The fleece sales (re)started in 1919, after WWI and in 1928 the Evesham Journal reported that there were 7000 fleeces sold. This number increased over the next ten years to 12,000 each year. No records of fleece sales after WWII have yet been found.

Another interesting account of the fleece market was published in the Daily News on Saturday 31st August 1929, written by Mabel New, wife of Oliver New, Campden solicitor.

A Cotswold Wool Sale

“It was the day of the annual Wool Sale at Chipping Campden; and, attracted by a crowd of motorcars outside the great Church Barn by the pool, I looked in through the wide open doors facing the road and found the sale in full swing. Now a Cotswold Wool Sale is not a thing of piles of hanks of yarn ready for the weaver, but mounds of fleeces fresh cut from the sheep, some washed, some unwashed, and all packed into huge ” sheets.” as they call the great bags in which the wool comes to the market, each ” sheet ” about the size of a full-sized feather bed. It was a scene to remember. The great L-shaped barn was piled high with the wool, bag upon bag, almost up to the roof round the walls, and on the soft lower slopes of this mountain of fleeces the buyers reclined comfortably, while a small space of floor was cleared for the auctioneer’s table, where he and his staff were at work.

The sheep paid for all

The sale takes place every year after sheep-shearing. and the buyers come from far and wide, the majority perhaps front Yorkshire and the Stroud Valley. There were 8,000 fleeces put up for sale that day: one local farmer had, I noticed, sent in nearly 300 himself. Sixteen different breeds of sheep were represented among those fleeces, From pure-bred Cotswolds to Shropshire, Southdown, Cheviot. Kerry and so on. The Cotswold towns owe much to their sheep, most of their beautiful buildings, as well as the pleasant pasture lands on the hills around them. In the windows of an old house at Holme, in Norfolk, built by a wool stapler, by name John Barton, is set the following couplet:

I thank God, and ever shall,  It is the sheep that paid for all.

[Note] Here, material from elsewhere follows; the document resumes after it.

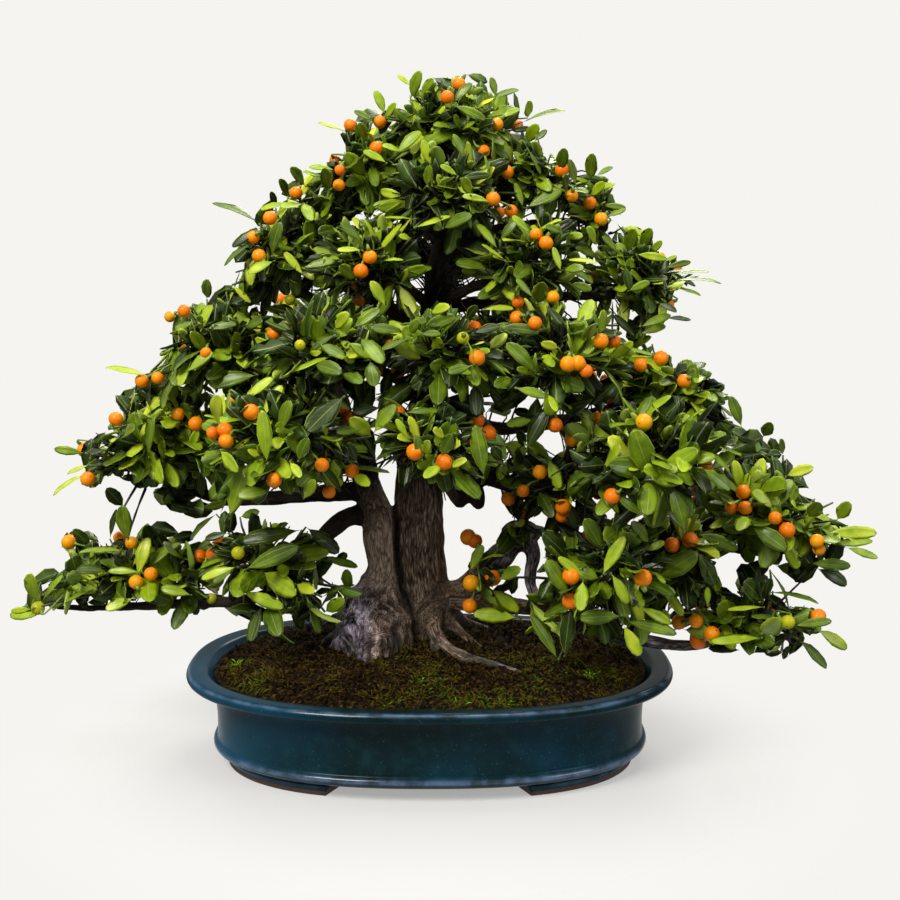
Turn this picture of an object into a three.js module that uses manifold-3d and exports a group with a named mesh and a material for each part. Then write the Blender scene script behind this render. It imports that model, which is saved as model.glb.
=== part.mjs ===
// Small-fruited orange bonsai in an oval glazed pot.
// Millimetres, +Z up. The origin is under the middle of the pot, on the surface that it stands on.
// The front of the tree faces -Y and +X is to the right of somebody who looks at that front.

import * as THREE from 'three';
import * as BufferGeometryUtils from 'three/addons/utils/BufferGeometryUtils.js';
import Module from 'manifold-3d';

const wasm = await Module();
wasm.setup();

// Driving sizes

const GAP = 0.52; // clear space between two pieces that touch on the real tree

const POT = {
  halfLength: 242,
  halfDepth: 172,
  squareness: 2.4, // power of the superellipse that the rim follows, 2 is a plain ellipse
  sides: 40,
};

// Each ring of the pot's wall: inset from the rim's outer edge, and height.
const POT_RINGS = [
  [38, 12],
  [27, 15.5],
  [24, 21],
  [28.3, 30],
  [28.2, 54],
  [22, 80.5],
  [3, 84.8],
  [0, 88],
  [1.6, 95],
  [20, 95],
  [32.5, 80],
  [36.5, 54],
  [38, 26],
  [46, 17],
];
const INNER_WALL_START = 10; // first ring of the wall that faces the soil

const FOOT = {
  inset: 37,
  width: 26,
  top: 13.4, // a little above the pot's underside, so that the two are one body
  startDegrees: 7, // from the pot's long axis
  endDegrees: 66,
  stations: 5,
};

const DRAIN = { radius: 11, x: 105, z: 10, length: 40, sides: 8 };

const SOIL = {
  edgeHeight: 89,
  edgeInset: 25.2,
  rise: 34,
  roundness: 1.3, // power that rounds the mound's edge
  mound: [0.84, 0.62, 0.34], // rings of the mound, as shares of its edge
  floor: 17.6,
  fromWall: 0.62,
  sides: 20,
};

const LEAF = {
  width: 17,
  widths: [0.9, 1.2], // narrowest and widest, as shares of the width
  thickness: 1.5,
  arch: 3.2, // height of the midrib above the line from base to tip
  rings: [[0.36, 0.86], [0.72, 0.94]], // each ring's share of the length and of the width
  shortest: 38,
  longest: 50,
  sunk: 8, // length of the stalk end that lies inside the twig mass
  lowest: -0.62, // height of the lowest leaves on a spray, as a share of its half height
  lean: 1.5, // how far leaves lean round the spray, from side to side
  turn: 1.6, // how much a leaf's face turns with its lean
  flatten: 0.7, // share that is kept of the height in a leaf's direction
  lift: 0.1,
  facingUp: 0.45,
};

const FRUIT = {
  radius: 7.6,
  stalk: 1.3,
  sides: 5,
  waist: 0.45, // height of its two wide rings, as a share of the radius
  belly: 0.92, // their radius, as a share of its own
  stalkEnd: 0.95,
  sunk: 5, // length of the stalk that lies inside the twig mass
  nearest: 12, // distances of its middle from the twig mass
  farthest: 22,
  lowest: -0.5,
  turn: 1.3, // turn of the fruits round a spray against its leaves
};

const TWIG = { radius: 1.9, taper: 0.8, sides: 3, overlap: 3 };

const LIMB = {
  startCap: 0.1, // height of the point that closes a limb's thick end
  endCap: 0.4, // and its tip, as a share of the radius there
  lobeTurn: 0.7, // how far the three lobes turn from one point to the next
  secondLobes: 0.6, // height of the two further lobes, as a share of the three
};

// Trunks, roots and limbs. Each is a run of points [x, y, z, radius], from its thick end to its tip.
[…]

So It was In the Cotswolds, particularly in the beautiful little town of Chipping Campden. The sheep paid for its fine old houses and other buildings; for the men who bred the sheep and sold the wool spent their money generously on their town. These old woolstaplers had a fine public spirit, from which we are benefiting now. Far back in the fourteenth century, one, William Grevel, rebuilt a great part of the church, and probably also the fine old house in the High-street, with its beautiful oriel windows, where he lived, and which bears his name.”